Suddenly, here came Tuesday night, and Strug was center stage. The Americans had entered the competition a whisker behind the Russians in the compulsory scores, but from the opening rotation, there was only one team in the Georgia Dome. All the cheers were for the U.S. girls. All the focus was on them. They shot ahead from their opening event — the uneven bars — and did not look back. Their balance beam routines were better than hoped. Their floor exercises — done mostly to rock ‘n’ roll soundtracks — had the crowd clapping and the judges smiling. They entered the final event, the vault, with a cushy lead.
And then it began to come apart.
Miller, Chow and Jaycie Phelps wobbled on their landings. Moceanu, who had been nerveless to this point — how is it that 14-year-olds feel no pressure?
— suddenly fell back to earth, landing on her rump not once but twice. The crowd gasped. The American coaches believed one more bad score would allow the Russians — doing their traditionally strong floor exercises — to overtake them for the gold.
So it was up to Strug. She had often been last in line. Only now, last was what mattered most.
“Come on, Kerri!” her teammates yelled.
She raced down on her first vault, flipped, somersaulted, and “heard something pop.” She had ripped several ligaments, and suffered a severe, third-degree sprain. She did not know it. Nobody else wanted to know it.
The rest is the stuff of a TV movie.
Strug’s decision
Now, it’s fair to point out that the Americans may not have needed any more than Strug’s first score. And a more responsible coach — and team — would have had a doctor take a fast look at a numb leg, or at least ask a question before sending a competitor back out injured.
But Strug is not 14. She is 18, going on 19, headed for UCLA. What she did Tuesday night is no different from a college freshman football player’s carrying the ball with a separated shoulder. As Strug said, “I’m an adult. I can make my own decisions.”
And hers will be remembered for years. After that last courageous vault — a 9.712 score — the sold-out crowd erupted in raucous cheers. And moments later, the tiny army of women — Chow, Miller, Dawes, Moceanu, Phelps and Amanda Borden — waved joyously at the crowd, knowing they had won.
Strug was deep in the bowels of the stadium, getting wrapped.
“I want to go out for the medals,” she told Karolyi.
“Kerri,” he said, “even the New York police couldn’t keep me from getting you out there.”
He carried her, and when the time came, her teammates helped her hop onto the podium. The national anthem played and they sang along like schoolchildren. If you weren’t crying, you were pretty much alone.
“Did you feel like a hero when you decided to vault?” someone asked Strug hours later.
“Not really,” she said. “I felt obligated.

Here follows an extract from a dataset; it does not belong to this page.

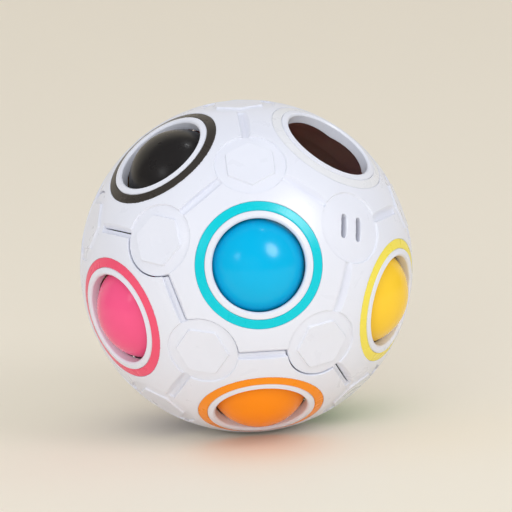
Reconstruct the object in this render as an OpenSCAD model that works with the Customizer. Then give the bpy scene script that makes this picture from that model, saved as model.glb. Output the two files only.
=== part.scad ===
// Spherical sliding-ball puzzle. A hollow white case with twelve round holes holds
// eleven loose coloured balls, so one hole is always open. A ball beside the open
// hole is pressed in, passes under the bridge between the two holes, and comes up
// in the open one. The case is two half shells that meet on a zigzag line.
//
// The holes sit at the corners of an icosahedron. The origin is the centre of the
// case. +Z is up through the middle of three holes, so the case stands on the flat
// pad opposite, and -Y is the front, where the blue ball faces.

/* [Case] */
// Outer radius of the case
case_r = 35; // [34.5:0.25:36]
// Thickness of the case wall
wall = 2.7; // [2.4:0.1:3]
// Gap along the joint line between the two half shells
joint_gap = 0.24; // [0.1:0.02:0.3]

/* [Holes and rings] */
// Radius of the round holes
hole_r = 9.6; // [9.3:0.05:9.7]
// Rounding of the lip at the mouth of each hole
lip_round = 0.6; // [0.4:0.1:1]
// Inner radius of the coloured rings
ring_in_r = 11.17; // [10.9:0.01:11.4]
// Outer radius of the coloured rings
ring_out_r = 13.07; // [12.8:0.01:13.2]
// Height of the rings' flat underside above the centre of the case
ring_base = 32; // [31.8:0.1:32.1]
// Clearance between a ring and the groove that it is pressed into
ring_gap = 0.04; // [0.02:0.01:0.08]

/* [Balls and core] */
// Radius of the loose balls
ball_r = 10.8; // [10.5:0.1:10.8]
// Distance of each resting ball from the centre of the case
ball_reach = 25.6; // [25.2:0.1:25.6]
// Radius of the loose core ball in the middle
core_r = 7.8; // [7.4:0.1:7.8]

/* [Surface pattern] */
// Radius of the round pads between the holes
pad_r = 7.5; // [6.8:0.05:7.6]
// Corner radius of the raised six-sided flat on each pad
flat_r = 5.6; // [5:0.1:6]
// Depth of the round pads below the case surface
pad_sink = 0.4; // [0.4:0.05:0.6]
// Depth of the six-sided flats below the case surface at their middle
flat_sink = 0.35; // [0.25:0.05:0.35]
// Half the length of the grooves that join the pads
groove_half = 5.2; // [4.8:0.1:5.4]
// Width of the grooves
groove_w = 2.2; // [1.6:0.1:2.6]
// Depth of the grooves
groove_depth = 1.15; // [0.8:0.05:1.3]

/* [Cord bar] */
// Length of the two slots beside the cord bar
slot_len = 5.2; // [4:0.1:6]
// Width of each slot
slot_w = 1.25; // [1:0.05:1.5]
// Distance between the middles of the two slots
slot_pitch = 3.8; // [3.4:0.1:4.2]

/* [Hidden] */
$fn = 96;
inner_r = case_r - wall;
beyond = case_r + 5;
// angles of an icosahedron, measured from the open hole
hole_tilt = atan(2);
edge_tilt = hole_tilt / 2;
pad_tilt = acos(sqrt((5 + 2 * sqrt(5)) / 15));
belt_tilt = acos(sqrt((5 - 2 * sqrt(5)) / 15));
fifth = 72;
tenth = 36;
// yaw of the open hole about +Z
open_yaw = -30;

// each hole: ring and ball colour name, tilt from the open hole, turn about it
NEAR = ["yellow", "purple", "red", "black", "blue"];
FAR = ["green", "brown", "lime", "pink", "orange"];
HOLES = concat(
    [["white", 0, 0]],
    [for (i = [0:4]) [NEAR[i], hole_tilt, fifth * i]],
    [for (i = [0:4]) [FAR[i], 180 - hole_tilt, fifth * i + tenth]],
    [["navy", 180, 0]]
);
// the pads that belong to the upper and to the lower half shell: tilt, turn
UPPER_BELT = [for (i = [0:4]) [belt_tilt, fifth * i + tenth]];
LOWER_BELT = [for (i = [0:4]) [180 - belt_tilt, fifth * i]];
BAR_PAD = [pad_tilt, fifth * 4 + tenth];
FLAT_PADS = concat(
    [for (i = [0:3]) [pad_tilt, fifth * i + tenth]],
    UPPER_BELT,
    LOWER_BELT,
    [for (i = [0:4]) [180 - pad_tilt, fifth * i]]
);
// the grooves: tilt, turn, and angle of the groove on the surface
GROOVES = concat(
    [for (i = [0:4]) [edge_tilt, fifth * i, 90]],
    [for (i = [0:4]) [90 - edge_tilt, fifth * i + tenth, 0]],
    [for (i = [0:4]) [90, fifth * i + tenth / 2, 90 + edge_tilt]],
    [for (i = [0:4]) [90, fifth * i - tenth / 2, 90 - edge_tilt]],
    [for (i = [0:4]) [90 + edge_tilt, fifth * i, 180]],
    [for (i = [0:4]) [180 - edge_tilt, fifth * i + tenth, 90]]
);

shell_paint = [0.91, 0.92, 0.95];
PAINTS = [
    ["white", [0.93, 0.92, 0.88]],
    ["yellow", [0.99, 0.84, 0.27]],
    ["purple", [0.50, 0.27, 0.66]],
    ["red", [0.84, 0.13, 0.13]],
    ["black", [0.12, 0.12, 0.13]],
    ["blue", [0.02, 0.73, 0.88]],
    ["green", [0.10, 0.58, 0.27]],
    ["brown", [0.42, 0.24, 0.14]],
    ["lime", [0.62, 0.82, 0.20]],
    ["pink", [0.94, 0.36, 0.52]],
    ["orange", [1.00, 0.54, 0.09]],
    ["navy", [0.10, 0.20, 0.55]]
];

function hole_of(name) = [for (h = HOLES) if (h[0] == name) h][0];
function paint_of(name) = [for (p = PAINTS) if (p[0] == name) p[1]][0];
// height of the case surface over a plane, at a distance from a radial axis
function surface_at(dist) = sqrt(pow(case_r, 2) - pow(dist, 2));
function on_belt(i) =
    let (tilt = i % 2 == 0 ? 180 - belt_tilt : belt_tilt, turn = tenth * i)
    2 * beyond * [sin(tilt) * cos(turn), sin(tilt) * sin(turn), cos(tilt)];

// stands the puzzle up, from the open hole at the top to a pad at the top
module stand_up() {
    rotate([0, 0, open_yaw]) rotate([0, pad_tilt, 0]) children();
}

// turns +Z to a place on the case, with +X pointing away from the open hole
module aim(tilt, turn) {
    rotate([0, 0, turn]) rotate([0, tilt, 0]) children();
}

// everything on the open hole's side of the zigzag joint line
module upper_zone(shift) {
    translate([0, 0, shift])
        polyhedron(
            points = concat([[0, 0, 0], [0, 0, 4 * beyond]], [for (i = [0:9]) on_belt(i)]),
            faces = concat(
                [for (i = [0:9]) [0, 2 + i, 2 + (i + 1) % 10]],
                [for (i = [0:9]) [1, 2 + (i + 1) % 10, 2 + i]]
            )
        );
}

// round plugs through the wall at a set of pads
module pad_plugs(pads, r) {
    for (p = pads)
        aim(p[0], p[1]) translate([0, 0, inner_r - 5]) cylinder(r = r, h = wall + 10);
}

// the tool that bores one hole and rounds its lip
module hole_tool() {
    top = surface_at(hole_r + lip_round);
    steps = 6;
    rotate_extrude()
        polygon(concat(
            [[0, inner_r / 2], [hole_r, inner_r / 2]],
            [for (i = [0:steps]) let (a = 90 * i / steps)
                [hole_r + lip_round * (1 - cos(a)), top + lip_round * (sin(a) - 1)]],
            [[hole_r + lip_round, beyond], [0, beyond]]
        ));
}

// the groove that a coloured ring is pressed into
module ring_seat() {
    translate([0, 0, ring_base - ring_gap]) difference() {
        cylinder(r = ring_out_r + ring_gap, h = wall * 3);
        translate([0, 0, -1]) cylinder(r = ring_in_r - ring_gap, h = wall * 3 + 2);
    }
}

// sinks a round pad, which follows the curve of the case, round its six-sided flat
module pad_tool(with_flat) {
    difference() {
        translate([0, 0, inner_r]) cylinder(r = pad_r, h = wall + 3);
        sphere(r = case_r - pad_sink);
        if (with_flat) translate([0, 0, inner_r - 1])
            cylinder(r = flat_r, h = wall + 1 - flat_sink, $fn = 6);
    }
}

// a groove with one steep wall and one sloping wall, along X
module groove_tool() {
    rotate([90, 0, 90]) linear_extrude(height = 2 * groove_half, center = true)
        polygon([
            [-0.45 * groove_w, case_r + 1],
            [-0.45 * groove_w, case_r - groove_depth],
            [0.05 * groove_w, case_r - groove_depth],
            [0.55 * groove_w, case_r],
            [0.55 * groove_w, case_r + 1]
        ]);
}

// two round-ended slots through the wall, with the cord bar left standing between them
module bar_slots() {
    straight = slot_len - slot_w;
    for (side = [-1, 1]) translate([0, side * slot_pitch / 2, inner_r - 2]) {
        translate([-straight / 2, -slot_w / 2, 0]) cube([straight, slot_w, wall + 4]);
        for (end = [-1, 1])
            translate([end * straight / 2, 0, 0]) cylinder(r = slot_w / 2, h = wall + 4);
    }
}

// the plain hollow ball, with no holes yet
module hollow_ball() {
    difference() {
        sphere(r = case_r);
        sphere(r = inner_r);
    }
}

// everything that is cut out of the case
module case_tools() {
    for (h = HOLES) aim(h[1], h[2]) hole_tool();
    for (h = HOLES) aim(h[1], h[2]) ring_seat();
    for (p = FLAT_PADS) aim(p[0], p[1]) pad_tool(true);
    for (g = GROOVES) aim(g[0], g[1]) rotate([0, 0, g[2]]) groove_tool();
    aim(BAR_PAD[0], BAR_PAD[1]) pad_tool(false);
    aim(BAR_PAD[0], BAR_PAD[1]) bar_slots();
}

// the half with the open hole and the five holes round it
module shell_upper() {
    color(shell_paint) stand_up() difference() {
        intersection() {
            hollow_ball();
            difference() {
                union() {
                    upper_zone(joint_gap / 2);
                    pad_plugs(UPPER_BELT, pad_r - joint_gap / 2);
                }
                pad_plugs(LOWER_BELT, pad_r + joint_gap / 2);
            }
        }
        case_tools();
    }
}

// the half with the six other holes
module shell_lower() {
    color(shell_paint) stand_up() difference() {
        difference() {
            hollow_ball();
            difference() {
                union() {
                    upper_zone(-joint_gap / 2);
                    pad_plugs(UPPER_BELT, pad_r + joint_gap / 2);
                }
                pad_plugs(LOWER_BELT, pad_r - joint_gap / 2);
            }
        }
        case_tools();
    }
}

// a flat-based ring whose top follows the case surface
module ring(name) {
    $fn = 360;
    h = hole_of(name);
    color(paint_of(name)) stand_up() aim(h[1], h[2]) intersection() {
        sphere(r = case_r);
        translate([0, 0, ring_base]) difference() {
            cylinder(r = ring_out_r, h = wall * 2);
            translate([0, 0, -1]) cylinder(r = ring_in_r, h = wall * 2 + 2);
        }
    }
}

module loose_ball(name) {
    h = hole_of(name);
    color(paint_of(name)) stand_up() aim(h[1], h[2])
        translate([0, 0, ball_reach]) sphere(r = ball_r);
}

// the plain ball in the middle that keeps the others in their lanes
module core() {
    color(shell_paint) sphere(r = core_r);
}

shell_upper();
shell_lower();
core();
ring("white");  // ring_white
ring("yellow");  // ring_yellow
ring("purple");  // ring_purple
ring("red");  // ring_red
ring("black");  // ring_black
ring("blue");  // ring_blue
ring("green");  // ring_green
ring("brown");  // ring_brown
ring("lime");  // ring_lime
ring("pink");  // ring_pink
ring("orange");  // ring_orange
ring("navy");  // ring_navy
loose_ball("yellow");  // ball_yellow
loose_ball("purple");  // ball_purple
loose_ball("red");  // ball_red
loose_ball("black");  // ball_black
loose_ball("blue");  // ball_blue
loose_ball("green");  // ball_green
loose_ball("brown");  // ball_brown
loose_ball("lime");  // ball_lime
loose_ball("pink");  // ball_pink
loose_ball("orange");  // ball_orange
loose_ball("navy");  // ball_navy
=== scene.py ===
"""Looks for the sliding-ball puzzle: a white two-part case, coloured rings, balls and a core."""

import bmesh
import bpy
import numpy as np
from mathutils import Matrix, Vector


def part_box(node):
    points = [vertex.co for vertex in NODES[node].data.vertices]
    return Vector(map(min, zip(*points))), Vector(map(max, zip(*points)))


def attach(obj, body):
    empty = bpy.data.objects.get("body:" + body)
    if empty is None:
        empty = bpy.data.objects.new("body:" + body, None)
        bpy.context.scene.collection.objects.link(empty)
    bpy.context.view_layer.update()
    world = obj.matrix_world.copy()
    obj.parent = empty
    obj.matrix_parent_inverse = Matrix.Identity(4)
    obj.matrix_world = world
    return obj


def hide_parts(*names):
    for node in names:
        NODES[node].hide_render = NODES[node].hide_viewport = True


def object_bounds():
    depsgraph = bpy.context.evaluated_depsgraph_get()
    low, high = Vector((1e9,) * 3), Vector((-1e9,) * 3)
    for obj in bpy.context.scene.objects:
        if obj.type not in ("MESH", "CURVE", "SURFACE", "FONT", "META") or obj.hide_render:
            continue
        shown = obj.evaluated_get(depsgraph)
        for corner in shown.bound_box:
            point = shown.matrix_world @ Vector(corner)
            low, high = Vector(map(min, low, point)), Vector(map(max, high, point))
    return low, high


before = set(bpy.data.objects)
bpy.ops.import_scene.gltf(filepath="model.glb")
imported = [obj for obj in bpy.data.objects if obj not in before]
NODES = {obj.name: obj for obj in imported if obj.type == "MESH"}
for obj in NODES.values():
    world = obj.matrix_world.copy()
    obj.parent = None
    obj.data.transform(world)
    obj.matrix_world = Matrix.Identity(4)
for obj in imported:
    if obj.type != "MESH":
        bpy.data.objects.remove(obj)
CAD_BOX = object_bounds()

# ---------------------------------------------------------------- sizes, in metres
MM = 0.001
# the case is remeshed in cells of this size, then its edges are softened as a moulding's are
VOXEL = 0.15 * MM
EDGE_PASSES = 5
CASE_FACES = 190_000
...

I mean, it was our team, and it was the gold medal, and we had all worked so hard. Everything was on the line, and I felt like I had to do it, no matter how much it hurt.”
Someone should tell her: That’s what heroes are all about.
Spirit conquers odds, ego gives way to teamwork, reality exceeds the TV script. A group of individually coddled stars, some of whom are already millionaires, pool their talent, stay in a communal house, become friends, and then flip, spin, twist, twirl and fly their into history. Does it get any better?
“I am not taking this medal off,” said Miller.
“I think I might shower in mine,” said Dawes.
“I am crying tears of happiness,” said Moceanu.
“We made history,” said Strug.
It’s a good thing they had those medals around their necks. They were the only things keeping them from flying away.